Pero más atroz aún es la actuación del ministro a cargo de la seguridad del Estado quien, con el cadáver todavía tibio del universitario, se lance a asegurar que fueron sus propios compañeros de estudios quienes le dispararon esos proyectiles de vidrio que en nuestros juegos de infancia llamábamos “canicas”. Ese servidor público amenazó públicamente con seguir proceso a quienes pusieran en duda esa peregrina explicación que, aseguró, tenía una base científica.

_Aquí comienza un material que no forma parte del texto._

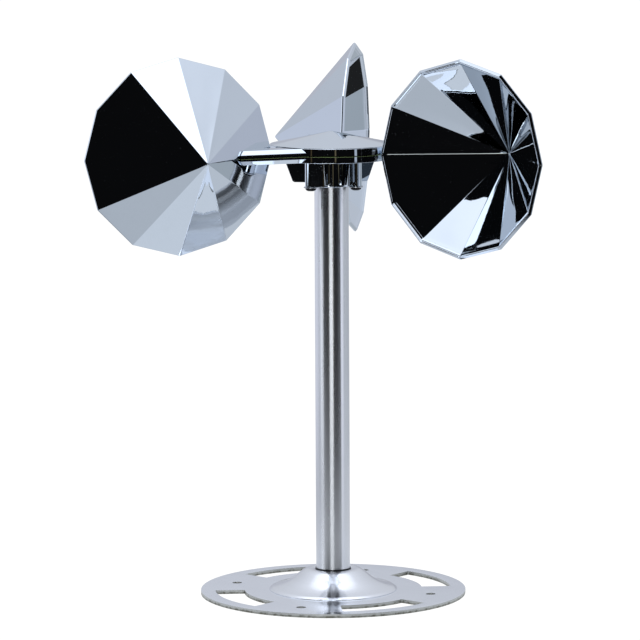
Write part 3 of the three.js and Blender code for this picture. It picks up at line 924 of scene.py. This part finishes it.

Tal base nunca fue expuesta dado que la versión del funcionario terminó cayéndose por su propia insostenibilidad. Ese momento correspondía la inmediata renuncia de dicho sujeto quien, en cambio, insincera disculpa previa, ofreció la cabeza de un pelele a quien le echó toda la responsabilidad del crimen: un policía de baja graduación que, según el titular de la cartera de Gobierno, actuó por cuenta propia –por el gusto de matar, digamos-.
Hasta aquí lo literal. Pero, vaya casualidad, resulta que esta manera de zafarse de las responsabilidades –de no asumirlas- ha sido una constante en lo que va de la administración gubernamental durante los últimos 12 años.

La Calancha, El Porvenir –ambos casos con saldo mortal- o Chaparina, por mencionar tres hechos infaustos, tienen en común que el régimen se desentiende de su responsabilidad en los mismos y, lo peor del asunto, acaba por “superarlos” sin un mínimo de cargo de conciencia. Además de las ya trilladas atribuciones a otros –“la derecha”, “el imperio”, “los neoliberales”- de sus propios crímenes, se han escuchado dislates mayúsculos como el de sugerir que las víctimas se habrían autoinfligido heridas y daños mayores –suicido, se entiende- en escenarios de conflicto. Lo de la ruptura de la cadena de mando ya es un clásico de su manual de operaciones.

¿Qué nos dice todo esto? Pues que el régimen tiene una técnica, un método, para deslindarse de cualquier hecho que lo involucre no sólo en la muerte por represión violenta de conciudadanos (más de medio centenar en situaciones similares de conflicto social) sino en temas de megacorrupción y hasta de escándalos de alcoba.

Tantas veces como lanza la canica, tiene la habilidad de esconder la mano y quedar impune. Y para ello cuenta con una estructura de poder que lo hace posible.
Como ciudadano me siento desprotegido e impotente ante tanta iniquidad. ¿Cómo pudimos llegar a esto?